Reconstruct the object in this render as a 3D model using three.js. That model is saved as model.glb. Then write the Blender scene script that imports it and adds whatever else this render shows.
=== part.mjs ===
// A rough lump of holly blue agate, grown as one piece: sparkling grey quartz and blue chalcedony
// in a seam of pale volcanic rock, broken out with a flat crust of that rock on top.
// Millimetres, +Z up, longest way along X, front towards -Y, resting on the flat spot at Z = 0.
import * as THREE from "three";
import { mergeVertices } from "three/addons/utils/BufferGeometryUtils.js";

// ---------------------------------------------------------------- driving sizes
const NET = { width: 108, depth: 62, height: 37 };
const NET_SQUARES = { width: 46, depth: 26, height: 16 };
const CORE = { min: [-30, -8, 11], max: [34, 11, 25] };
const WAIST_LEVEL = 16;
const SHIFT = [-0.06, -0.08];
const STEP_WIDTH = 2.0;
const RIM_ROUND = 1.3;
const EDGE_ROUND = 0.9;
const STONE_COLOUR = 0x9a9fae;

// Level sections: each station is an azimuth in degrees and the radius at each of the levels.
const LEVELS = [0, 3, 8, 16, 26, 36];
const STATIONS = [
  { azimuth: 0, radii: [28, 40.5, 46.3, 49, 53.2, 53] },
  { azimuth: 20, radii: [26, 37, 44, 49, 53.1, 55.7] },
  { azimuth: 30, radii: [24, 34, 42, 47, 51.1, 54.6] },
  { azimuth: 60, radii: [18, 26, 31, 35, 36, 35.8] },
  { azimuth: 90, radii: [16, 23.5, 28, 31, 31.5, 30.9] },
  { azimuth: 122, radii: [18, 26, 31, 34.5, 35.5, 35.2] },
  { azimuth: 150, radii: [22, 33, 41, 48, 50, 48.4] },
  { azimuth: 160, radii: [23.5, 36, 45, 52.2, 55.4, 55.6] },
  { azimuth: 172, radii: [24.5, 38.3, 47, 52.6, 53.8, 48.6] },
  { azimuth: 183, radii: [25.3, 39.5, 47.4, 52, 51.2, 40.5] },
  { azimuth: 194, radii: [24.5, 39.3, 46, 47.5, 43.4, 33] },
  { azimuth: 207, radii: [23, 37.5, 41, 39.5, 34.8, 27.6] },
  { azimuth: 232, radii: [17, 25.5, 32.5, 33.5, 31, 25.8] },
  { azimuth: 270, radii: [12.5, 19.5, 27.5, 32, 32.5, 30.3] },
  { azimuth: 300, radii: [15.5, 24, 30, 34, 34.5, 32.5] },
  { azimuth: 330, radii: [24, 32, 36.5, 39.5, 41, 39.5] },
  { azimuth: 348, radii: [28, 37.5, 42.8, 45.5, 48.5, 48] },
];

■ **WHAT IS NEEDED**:
Every line of the data above should be reproduced word for word.

■ **EXERCISE OUTPUT**:
Reconstruct the object in this render as a 3D model using three.js. That model is saved as model.glb. Then write the Blender scene script that imports it and adds whatever else this render shows.
=== part.mjs ===
// A rough lump of holly blue agate, grown as one piece: sparkling grey quartz and blue chalcedony
// in a seam of pale volcanic rock, broken out with a flat crust of that rock on top.
// Millimetres, +Z up, longest way along X, front towards -Y, resting on the flat spot at Z = 0.
import * as THREE from "three";
import { mergeVertices } from "three/addons/utils/BufferGeometryUtils.js";

// ---------------------------------------------------------------- driving sizes
const NET = { width: 108, depth: 62, height: 37 };
const NET_SQUARES = { width: 46, depth: 26, height: 16 };
const CORE = { min: [-30, -8, 11], max: [34, 11, 25] };
const WAIST_LEVEL = 16;
const SHIFT = [-0.06, -0.08];
const STEP_WIDTH = 2.0;
const RIM_ROUND = 1.3;
const EDGE_ROUND = 0.9;
const STONE_COLOUR = 0x9a9fae;

// Level sections: each station is an azimuth in degrees and the radius at each of the levels.
const LEVELS = [0, 3, 8, 16, 26, 36];
const STATIONS = [
  { azimuth: 0, radii: [28, 40.5, 46.3, 49, 53.2, 53] },
  { azimuth: 20, radii: [26, 37, 44, 49, 53.1, 55.7] },
  { azimuth: 30, radii: [24, 34, 42, 47, 51.1, 54.6] },
  { azimuth: 60, radii: [18, 26, 31, 35, 36, 35.8] },
  { azimuth: 90, radii: [16, 23.5, 28, 31, 31.5, 30.9] },
  { azimuth: 122, radii: [18, 26, 31, 34.5, 35.5, 35.2] },
  { azimuth: 150, radii: [22, 33, 41, 48, 50, 48.4] },
  { azimuth: 160, radii: [23.5, 36, 45, 52.2, 55.4, 55.6] },
  { azimuth: 172, radii: [24.5, 38.3, 47, 52.6, 53.8, 48.6] },
  { azimuth: 183, radii: [25.3, 39.5, 47.4, 52, 51.2, 40.5] },
  { azimuth: 194, radii: [24.5, 39.3, 46, 47.5, 43.4, 33] },
  { azimuth: 207, radii: [23, 37.5, 41, 39.5, 34.8, 27.6] },
  { azimuth: 232, radii: [17, 25.5, 32.5, 33.5, 31, 25.8] },
  { azimuth: 270, radii: [12.5, 19.5, 27.5, 32, 32.5, 30.3] },
  { azimuth: 300, radii: [15.5, 24, 30, 34, 34.5, 32.5] },
  { azimuth: 330, radii: [24, 32, 36.5, 39.5, 41, 39.5] },
  { azimuth: 348, radii: [28, 37.5, 42.8, 45.5, 48.5, 48] },
];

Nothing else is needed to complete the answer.